The fresh-cut mushrooms.

He must have stood there for half a minute, his breath frosting the refrigerated air, before he reached out, took hold of the dish, sniffed it, felt the mushrooms, then at last, carrying the dish, went out into the hall. He looked up the stairs, hearing Cynthia moving about in the bedroom, and was about to call up to her, “Cynthia, did you put these in the refrigerator!?”

Then he stopped. He knew her answer. She had not.

He put the dish of mushrooms on the newel at the bottom of the stairs and stood looking at them. He imagined himself, in bed later, looking at the walls, the open windows, watching the moonlight sift patterns on the ceiling. He heard himself saying, Cynthia? And her answering, yes? And him saying, there is a way for mushrooms to grow arms and legs … What? she would say, silly, silly man, what? And he would gather courage against her hilarious reaction and go on, what if a man wandered through the swamp, picked the mushrooms, and ate them…?

No response from Cynthia.

Once inside the man, would the mushrooms spread through his blood, take over every cell, and change the man from a man to a—Martian? Given this theory, would the mushroom need its own arms and legs? No, not when it could borrow people, live inside and become them. Roger ate mushrooms given him by his son. Roger became “something else.” He kidnaped himself. And in one last flash of sanity, of being “himself,” he telegraphed us, warning us not to accept the special delivery mushrooms. The “Roger” that telephoned later was no longer Roger but a captive of what he had eaten! Doesn’t that figure, Cynthia? Doesn’t it, doesn’t it?

No, said the imagined Cynthia, no, it doesn’t figure, no, no, no …

There was the faintest whisper, rustle, stir from the cellar.

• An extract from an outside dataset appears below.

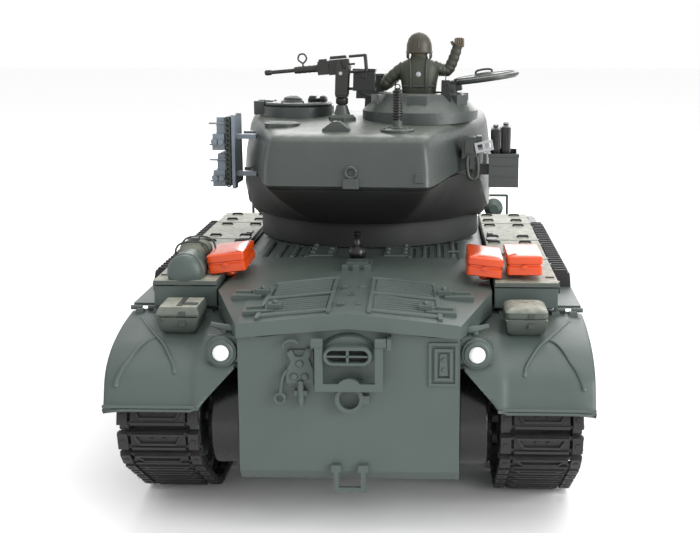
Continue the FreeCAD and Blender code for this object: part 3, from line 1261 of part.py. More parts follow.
# ---- write every part ----
def main():
    save("lower_hull", [lower_hull()])
    save("upper_hull", [upper_hull()])
    save("mudguards", [rear_mudguard(left), rear_mudguard(right), front_mudguard(left), front_mudguard(right)])
    save("fender_boxes", fender_boxes())
    save("fender_track_links", fender_track_links())
    save("orange_boxes", orange_boxes())
    save("lamp_lenses", lamp_lenses())
    save("hull_fittings", hull_fittings() + hull_hatches())
    save("travel_lock", [travel_lock()])
    save("final_drives", final_drives())
    save("drive_units", drive_units())
    save("battery_pack", battery_pack())
    save("battery_cover", battery_cover())
    save("electronics", electronics())
    save("power_switch", power_switch())
    save("hull_screws", hull_screws())
    save("idler_axles", idler_axles())
    save("return_rollers", return_rollers())
    for side, word in ((left, "left"), (right, "right")):
        save("track_" + word, track(side))
        save("sprocket_" + word, sprocket(side))
        save("idler_" + word, idler(side))
        for index in range(wheel_count):
            save("road_wheel_" + word + "_" + str(index + 1), road_wheel(side, index))
            save("suspension_arm_" + word + "_" + str(index + 1), suspension_arm(side, index))
    save_turret("turret_shell", turret_shell())
    save_turret("turret_fittings", turret_fittings() + [mg_pedestal()])
    save_turret("turret_track_rack", turret_track_rack())
    save_turret("elevation_unit", elevation_unit())
    save_turret("gun_mount", gun_mount())
    save_turret("gun_barrel", gun_barrel())
    save_turret("hatch_rings", cupola() + [loader_ring()])
    save_turret("commander_hatch", commander_hatch())
    save_turret("loader_hatch", loader_hatch())
    save_turret("mg_yoke", mg_yoke())
    save_turret("machine_gun", machine_gun())
    save_turret("figure", figure())


main()
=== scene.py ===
import bpy
import bmesh
import json
import math
from mathutils import Matrix, Vector, noise


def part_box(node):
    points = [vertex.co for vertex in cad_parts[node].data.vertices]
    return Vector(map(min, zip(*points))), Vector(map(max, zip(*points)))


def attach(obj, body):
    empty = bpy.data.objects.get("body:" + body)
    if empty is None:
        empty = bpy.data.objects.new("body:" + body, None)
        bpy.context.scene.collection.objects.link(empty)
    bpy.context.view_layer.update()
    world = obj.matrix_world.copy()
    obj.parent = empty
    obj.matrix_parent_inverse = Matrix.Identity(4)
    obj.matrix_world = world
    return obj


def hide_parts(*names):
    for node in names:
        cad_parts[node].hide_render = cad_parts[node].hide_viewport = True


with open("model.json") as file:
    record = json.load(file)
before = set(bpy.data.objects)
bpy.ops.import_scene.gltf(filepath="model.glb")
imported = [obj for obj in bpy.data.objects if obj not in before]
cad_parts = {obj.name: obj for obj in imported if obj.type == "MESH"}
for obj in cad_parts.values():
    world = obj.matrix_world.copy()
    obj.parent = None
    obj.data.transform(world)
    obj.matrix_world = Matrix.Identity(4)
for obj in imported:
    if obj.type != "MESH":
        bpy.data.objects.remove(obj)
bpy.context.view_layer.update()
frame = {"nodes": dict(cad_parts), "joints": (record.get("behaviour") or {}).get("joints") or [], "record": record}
print("frame loaded:", len(frame["nodes"]), "nodes")

mm = 0.001
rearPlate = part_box("lower_hull")[0].y  # the hull's rear plate, from which lengths are counted
joints = {joint["name"]: joint for joint in frame["joints"]}
turretAxis = Vector(joints["turret_traverse"]["pos_m"])
gunAxis = Vector(joints["gun_elevation"]["axis"])
turretYaw = math.atan2(gunAxis.y, gunAxis.x)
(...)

Taking his eyes from the bowl, Fortnum walked to the cellar door and put his ear to it.

“Tom?”

No answer.

“Tom, are you down there?”

No answer.

“Tom?”

After a long while, Tom’s voice came up from below.

“Yes, Dad?”

“It’s after midnight,” said Fortnum, fighting to keep his voice from going high. “What are you doing down there?”

No answer.

“I said—”

“Tending to my crop,” said the boy at last, his voice cold and faint.

“Well, get up out of there! You hear me?!”

Silence.

“Tom? Listen! Did you put some mushrooms in the refrigerator tonight? If so, why?”

Ten seconds must have ticked by before the boy replied from below. “For you and Mom to eat, of course.”

Fortnum heard his heart moving swiftly, and had to take three deep breaths before he could go on.

“Tom? You didn’t … that is … you haven’t by any chance eaten some of the mushrooms yourself, have you?”

“Funny you ask that,” said Tom. “Yes. Tonight. On a sandwich after supper. Why?”

Fortnum held to the doorknob. Now it was his turn not to answer. He felt his knees beginning to melt and he fought the whole silly senseless fool thing. No reason, he tried to say, but his lips wouldn’t move.

“Dad?” called Tom softly from the cellar. “Come on down.” Another pause. “I want you to see the harvest.”

Fortnum felt the knob slip in his sweaty hand. The knob rattled. He gasped.

“Dad?” called Tom softly.

Fortnum opened the door.

The cellar was completely black below.

He stretched his hand in toward the light switch. As if sensing this intrusion, from somewhere Tom said:

“Don’t. Light’s bad for the mushrooms.”

Fortnum took his hand off the switch.

He swallowed. He looked back at the stair leading up to his wife. I suppose, he thought, I should go say good-by to Cynthia. But why should I think that! Why should I think that at all? No reason, is there?

None.

“Tom?” he said, affecting a jaunty air. “Ready or not, here I come!”

And stepping down in darkness, he shut the door.